Task statement: Print all the data, keeping every line exactly as it is.

Dataset excerpt:
____

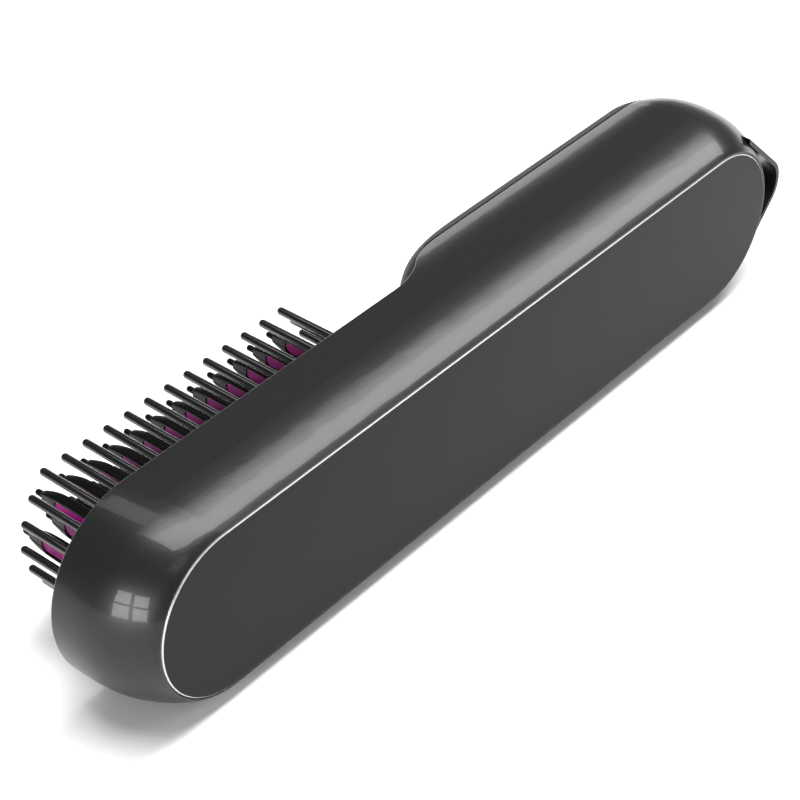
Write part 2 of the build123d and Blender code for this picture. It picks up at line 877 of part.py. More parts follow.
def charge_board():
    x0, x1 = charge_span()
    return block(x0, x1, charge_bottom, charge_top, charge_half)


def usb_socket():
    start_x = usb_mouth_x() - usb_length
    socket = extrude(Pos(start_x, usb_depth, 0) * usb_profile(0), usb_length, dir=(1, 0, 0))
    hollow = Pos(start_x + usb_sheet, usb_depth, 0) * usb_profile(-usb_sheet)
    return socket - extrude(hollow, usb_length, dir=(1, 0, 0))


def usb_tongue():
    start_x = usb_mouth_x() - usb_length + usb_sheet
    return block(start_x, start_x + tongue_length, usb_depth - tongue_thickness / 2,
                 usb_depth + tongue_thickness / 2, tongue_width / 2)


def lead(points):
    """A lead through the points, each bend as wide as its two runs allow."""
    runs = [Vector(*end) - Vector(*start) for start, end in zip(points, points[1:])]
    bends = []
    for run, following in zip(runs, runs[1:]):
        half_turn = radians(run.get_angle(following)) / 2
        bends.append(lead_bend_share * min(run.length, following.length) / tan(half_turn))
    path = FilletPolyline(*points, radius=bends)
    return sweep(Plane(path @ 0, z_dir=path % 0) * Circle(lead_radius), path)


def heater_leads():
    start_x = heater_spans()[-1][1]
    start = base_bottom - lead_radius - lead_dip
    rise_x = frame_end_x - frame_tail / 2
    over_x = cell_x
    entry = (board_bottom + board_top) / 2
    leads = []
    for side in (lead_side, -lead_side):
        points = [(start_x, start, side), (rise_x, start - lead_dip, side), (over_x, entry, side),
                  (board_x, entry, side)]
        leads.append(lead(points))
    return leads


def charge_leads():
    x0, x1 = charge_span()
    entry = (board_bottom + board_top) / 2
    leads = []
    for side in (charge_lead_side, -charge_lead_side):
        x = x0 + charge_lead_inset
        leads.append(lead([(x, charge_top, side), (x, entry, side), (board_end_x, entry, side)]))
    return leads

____

Answer to the problem:
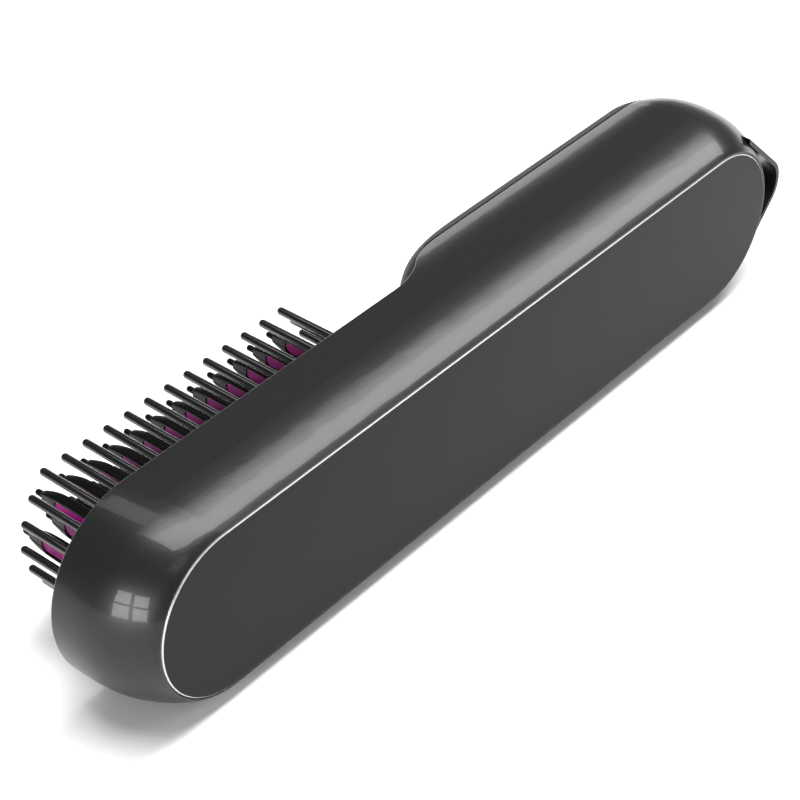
Write part 2 of the build123d and Blender code for this picture. It picks up at line 877 of part.py. More parts follow.
def charge_board():
    x0, x1 = charge_span()
    return block(x0, x1, charge_bottom, charge_top, charge_half)


def usb_socket():
    start_x = usb_mouth_x() - usb_length
    socket = extrude(Pos(start_x, usb_depth, 0) * usb_profile(0), usb_length, dir=(1, 0, 0))
    hollow = Pos(start_x + usb_sheet, usb_depth, 0) * usb_profile(-usb_sheet)
    return socket - extrude(hollow, usb_length, dir=(1, 0, 0))


def usb_tongue():
    start_x = usb_mouth_x() - usb_length + usb_sheet
    return block(start_x, start_x + tongue_length, usb_depth - tongue_thickness / 2,
                 usb_depth + tongue_thickness / 2, tongue_width / 2)


def lead(points):
    """A lead through the points, each bend as wide as its two runs allow."""
    runs = [Vector(*end) - Vector(*start) for start, end in zip(points, points[1:])]
    bends = []
    for run, following in zip(runs, runs[1:]):
        half_turn = radians(run.get_angle(following)) / 2
        bends.append(lead_bend_share * min(run.length, following.length) / tan(half_turn))
    path = FilletPolyline(*points, radius=bends)
    return sweep(Plane(path @ 0, z_dir=path % 0) * Circle(lead_radius), path)


def heater_leads():
    start_x = heater_spans()[-1][1]
    start = base_bottom - lead_radius - lead_dip
    rise_x = frame_end_x - frame_tail / 2
    over_x = cell_x
    entry = (board_bottom + board_top) / 2
    leads = []
    for side in (lead_side, -lead_side):
        points = [(start_x, start, side), (rise_x, start - lead_dip, side), (over_x, entry, side),
                  (board_x, entry, side)]
        leads.append(lead(points))
    return leads


def charge_leads():
    x0, x1 = charge_span()
    entry = (board_bottom + board_top) / 2
    leads = []
    for side in (charge_lead_side, -charge_lead_side):
        x = x0 + charge_lead_inset
        leads.append(lead([(x, charge_top, side), (x, entry, side), (board_end_x, entry, side)]))
    return leads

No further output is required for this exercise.